Anything Is Possible

Elizabeth Strout

Viking, £12.99

Review by Allan Hunter

PEACE, love and understanding arrive from the unlikeliest sources in Elizabeth Strout’s Anything Is Possible. A comforting act from a complete stranger or a sudden insight from a close neighbour can bring a life into clearer focus and make the world seem a less intimidating place. Compassion is the balm that reaches even the deepest wounds in this graceful, pin sharp portrait of small-town America.

Strout has a rare gift for making the delicate ebb and flow of everyday existence feel epic in scope. She can transport you to the dirt and gloom of a neglected family home, the stretched nerves of a Christmas outing or an awkward, walking-on-eggshells homecoming.
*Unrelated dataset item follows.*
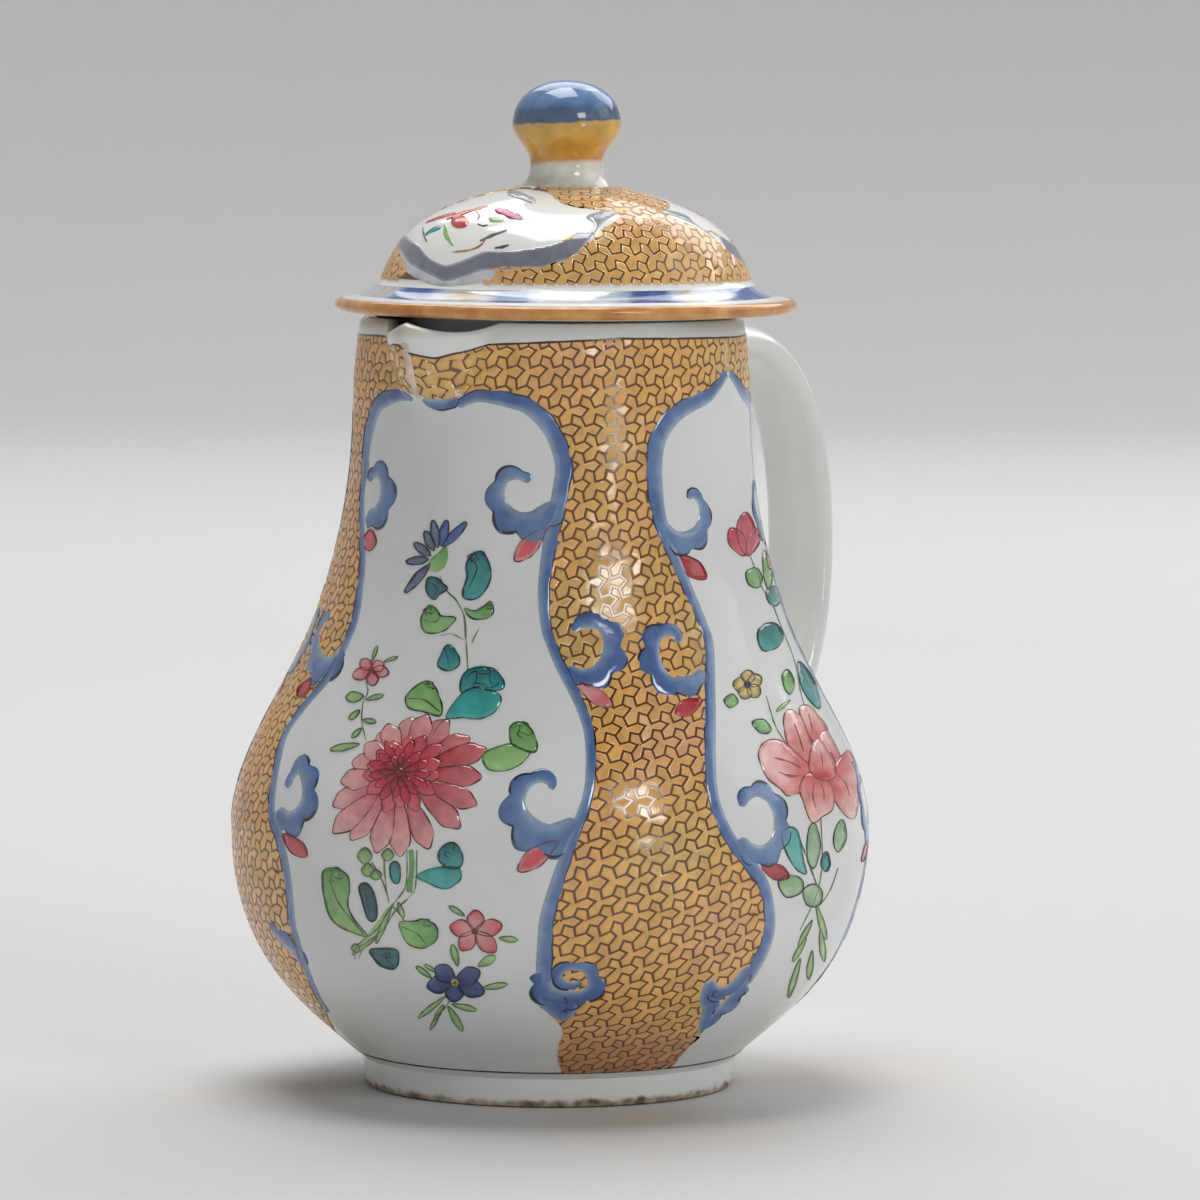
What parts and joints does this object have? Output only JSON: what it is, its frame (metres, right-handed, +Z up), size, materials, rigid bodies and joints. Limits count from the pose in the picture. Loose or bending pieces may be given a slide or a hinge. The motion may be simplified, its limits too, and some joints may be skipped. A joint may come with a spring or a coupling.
{
  "type": "cream jug",
  "caption": "Pear-shaped porcelain cream jug with a pinched beak spout, a strap handle and a domed, knobbed cover that lifts off.",
  "frame": {"origin": "on the plane the foot ring stands on, under the middle of the whole outline from belly to handle", "axes": "+Z up, the handle towards +X and the beak spout towards -X"},
  "size_m": [0.1026, 0.0862, 0.1354],
  "materials": {
    "enamelled_body": "white porcelain under clear glaze, painted with raised enamels: ochre diaper, blue scrolls and flower sprays",
    "white_glaze": "plain white porcelain under a cool clear glaze",
    "enamelled_cover": "white porcelain under clear glaze, ochre diaper with a white reserve, blue cloud border, brown edge",
    "blue_knob": "ball knob, blue enamel above and ochre below, on a white neck"
  },
  "bodies": {
    "jug": {"thrown_body": "enamelled_body", "beak_spout": "white_glaze", "strap_handle": "white_glaze"},
    "cover": {"cover_dome": "enamelled_cover", "cover_locating_ring": "white_glaze", "cover_knob": "blue_knob"}
  },
  "joints": [
    {"name": "cover_lift", "type": "slide", "parent": "jug", "child": "cover", "axis": [0, 0, 1], "range_m": [0, 0.06]}
  ]
}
Anything Is Possible is a worthy companion piece to the Pulitzer Prize-winning Olive Kitteridge and the more recent My Name Is Lucy Barton as it traces the guilty secrets, hidden scars and unexpected connections among individuals resolutely tied to the vast, sprawling cornfields and wide blue skies that surround Amgash, Illinois.

On the surface, Amgash is the kind of tight-knit community where everyone knows everyone else’s business – the affairs, the indiscretions, the joyless unions – and yet just by digging a little deeper it is possible to discover a whole different reality. The book is a quasi-sequel to My Name Is Lucy Barton and prior knowledge of that character and the cruel hardships of her childhood would certainly enhance the pleasure to be derived from this volume. Barton was born in Amgash. Her subsequent flight and reinvention as a feted literary figure based in New York attracts a spectrum of emotions from pride to bitter resentment. Almost all the characters in Anything Is Possible have connections to her.
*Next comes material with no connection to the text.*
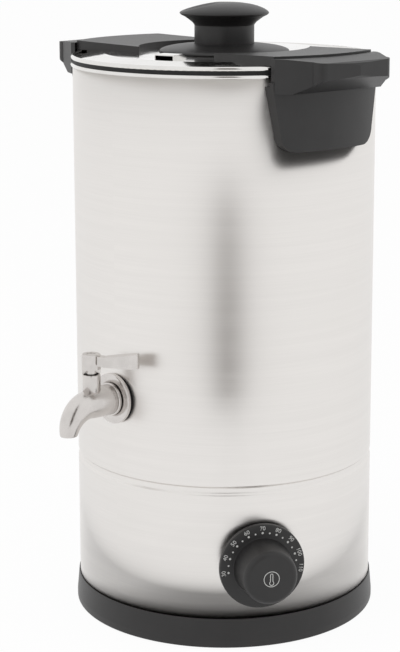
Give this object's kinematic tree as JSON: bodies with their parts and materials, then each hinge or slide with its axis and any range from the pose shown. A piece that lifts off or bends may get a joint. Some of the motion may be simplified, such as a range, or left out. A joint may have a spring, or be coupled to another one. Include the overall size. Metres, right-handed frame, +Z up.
{
  "type": "candle wax melter",
  "caption": "Round double-walled steel pot that melts wax: black base and side handles, lift-off lid with knob, quarter-turn tap and temperature dial.",
  "frame": {"origin": "centre of the overall box on the table plane; the pot's own axis is vertical and stands 21.0 mm behind it", "axes": "+Z up along the pot's axis; the tap points along -Y, the power inlet along +Y, the handles stand 5 degrees from +X and -X, towards the tap; the dial is between the tap and the right handle"},
  "size_m": [0.28, 0.2788, 0.4498],
  "materials": {
    "brushed_shell": "stainless sheet, brushed up and down",
    "polished_steel": "stainless sheet, polished",
    "cast_steel": "cast stainless, satin polished",
    "black_plastic": "moulded nylon, fine satin",
    "base_plastic": "moulded plastic, satin",
    "black_rubber": "silicone rubber",
    "red_rubber": "silicone rubber",
    "aluminium_plate": "milled",
    "element_sheath": "oxidised steel sheath",
    "zinc_steel": "zinc plated sheet",
    "zinc_screws": "zinc plated",
    "brass_terminals": "plain brass",
    "white_plastic": "moulded, heat resistant",
    "brown_phenolic": "moulded phenolic",
    "copper_bulb": "drawn copper",
    "glass_fibre": "needled glass fibre",
    "wire_cover": "silicone wire covering"
  },
  "bodies": {
    "vessel": {"outer_shell": "brushed_shell", "inner_tank": "polished_steel", "insulation_sleeve": "glass_fibre", "heater_plate": "aluminium_plate", "heating_element": "element_sheath", "element_clamp": "zinc_steel", "heater_studs": "zinc_screws", "stud_nuts": "zinc_screws", "heat_shield": "zinc_steel", "thermal_cutout": "brown_phenolic", "cutout_screws": "zinc_screws", "base_ring": "base_plastic", "base_plate": "zinc_steel", "base_screws": "zinc_screws", "rubber_feet": "black_rubber", "terminal_block": "white_plastic", "terminal_screws": "brass_terminals", "wiring": "wire_cover", "handle_right": "black_plastic", "handle_left": "black_plastic", "handle_screws": "zinc_screws", "tap_body": "cast_steel", "tap_flange": "cast_steel", "tap_washer": "black_rubber", "tap_inner_washer": "red_rubber", "tap_lock_nut": "cast_steel", "tap_bonnet": "cast_steel", "stem_seal": "black_rubber", "thermostat_body": "white_plastic", "thermostat_bracket": "zinc_steel", "thermostat_spacers": "zinc_steel", "thermostat_screws": "zinc_screws", "thermostat_bulb": "copper_bulb", "bulb_clip": "zinc_steel", "power_inlet": "base_plastic", "inlet_bezel": "base_plastic", "inlet_pins": "brass_terminals", "inlet_screws": "zinc_screws"},
    "lid": {"lid_disc": "polished_steel", "lid_seal": "black_rubber", "wing_right": "black_plastic", "wing_left": "black_plastic", "wing_screws": "zinc_screws", "lid_knob": "black_plastic", "knob_brim": "black_plastic", "knob_screw": "zinc_screws"},
    "tap_handle": {"valve_plug": "cast_steel", "tap_stem": "cast_steel", "tap_lever": "cast_steel", "lever_screw": "cast_steel"},
    "dial": {"dial_knob": "black_plastic", "thermostat_shaft": "zinc_screws"}
  },
  "joints": [
    {"name": "lid_lift", "type": "slide", "parent": "vessel", "child": "lid", "axis": [0, 0, 1], "range_m": [0, 0.12]},
    {"name": "tap_turn", "type": "hinge", "parent": "vessel", "child": "tap_handle", "pos_m": [0, -0.11155, 0.205], "axis": [0, 0, 1], "range_deg": [-90, 0]},
    {"name": "dial_turn", "type": "hinge", "parent": "vessel", "child": "dial", "pos_m": [0.09413, -0.03787, 0.0626], "axis": [0.848, -0.5299, 0], "range_deg": [-96, 96]}
  ]
}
Strout can conjure up a person's history in a short sentence or a pithy paragraph. Shelly Small, for instance, “had been raised to speak about herself as though she was the most interesting thing in the world” whilst the tragic Linda Peterson-Cornell “would have liked her own husband, whose intelligence has once impressed her so, to simply disappear.” The precision and focus of her writing leaves the impression of someone who hones and crafts sentences the way a sculptor moulds and shapes their clay.

Strout’s tapestry of bittersweet vignettes is reminiscent of Raymond Carver’s short stories although Strout seems more inclined to find the positive in the resilience of her characters. There is no sense of black and white in her world, just infinite shades of grey and the underlying, even-handed philosophy that the more you know someone, the less inclined you are to judge them. She is far from sentimental in her writing. There are plenty of small-minded individuals and spiteful acts to be found in these pages but there is also warmth and humour. Lucy Barton’s first visit to Amgash in 17 years leaves her sister Vicky and brother Pete to conclude that they didn’t turn out so bad after all. “Well, we’re not out there murdering people, if that’s what you mean," declares Vicky.
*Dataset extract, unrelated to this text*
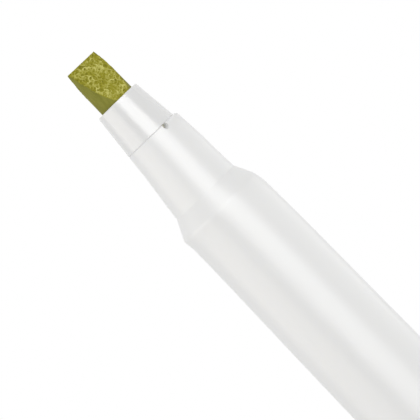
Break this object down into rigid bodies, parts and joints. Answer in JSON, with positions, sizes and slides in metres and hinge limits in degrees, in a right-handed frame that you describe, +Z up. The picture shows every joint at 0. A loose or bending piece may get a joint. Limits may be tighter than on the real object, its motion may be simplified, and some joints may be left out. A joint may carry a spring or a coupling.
{
  "type": "calligraphy pen",
  "caption": "Broad chisel-nib calligraphy pen with a fibre ink reservoir, a stepped tapering barrel, and a clip cap posted on its tail so that the pen stands nib up.",
  "frame": {"origin": "centre of the flat crown of the posted cap, which the pen stands on", "axes": "+Z up along the pen's axis to the nib; the nib's writing edge lies along X; the cap's clip is on +X; the vent notch is on -Y"},
  "size_m": [0.0156, 0.0136, 0.1502],
  "materials": {
    "white_plastic": "semi-gloss moulded polypropylene",
    "olive_plastic": "semi-gloss moulded polypropylene, coloured through",
    "inked_nib": "porous sintered fibre soaked with olive ink",
    "inked_fibre": "bundled fibre soaked with olive ink",
    "clear_film": "thin clear film sleeve",
    "natural_plastic": "soft natural polyethylene"
  },
  "bodies": {
    "pen": {"nib": "inked_nib", "nib_holder": "white_plastic", "barrel": "white_plastic", "reservoir_core": "inked_fibre", "reservoir_film": "clear_film", "breather_tube": "natural_plastic", "tail_plug": "olive_plastic"},
    "cap": {"cap_shell": "olive_plastic", "cap_liner": "natural_plastic"}
  },
  "joints": [
    {"name": "cap_slide", "type": "slide", "parent": "cap", "child": "pen", "axis": [0, 0, 1], "range_m": [0, 0.02]}
  ]
}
What lingers most is the possibility of change. Lucy Barton escapes her past and builds a new life. Mississippi Mary leaves her husband of more than 50 years to start afresh in Italy with a man almost 20 years her junior. Anguished Vietnam veteran Charlie Macauley finds ways to make his pain bearable and Lucy Barton’s brother Peter finds that an act of confession wins him a true friend. Strout is very much a believer that where there is life there is hope.

Almost a collection of short stories, Anything Is Possible manages to thread together disparate lives although inevitably there are people you are more inclined to spend time with than others. The sparky Dottie with her humble bed and breakfast establishment deserves her own book and Charlie Macauley is someone who has more to reveal but the closing story of Abel Blaine feels like one of the lesser tales in the collection.

Strout’s strength is her acute understanding of human nature and the notion that everyone has their reasons for the way they are and how they act. She has an affinity for lives of quiet desperation, an appreciation of the best and worst of humanity, the shame that never fades, and the resilience of a broken heart. Anything Is Possible is a wise, warm hug of a book. You don’t need to have read Strout’s previous work to appreciate it but when writing is this good, it is impossible to imagine that you wouldn’t want to.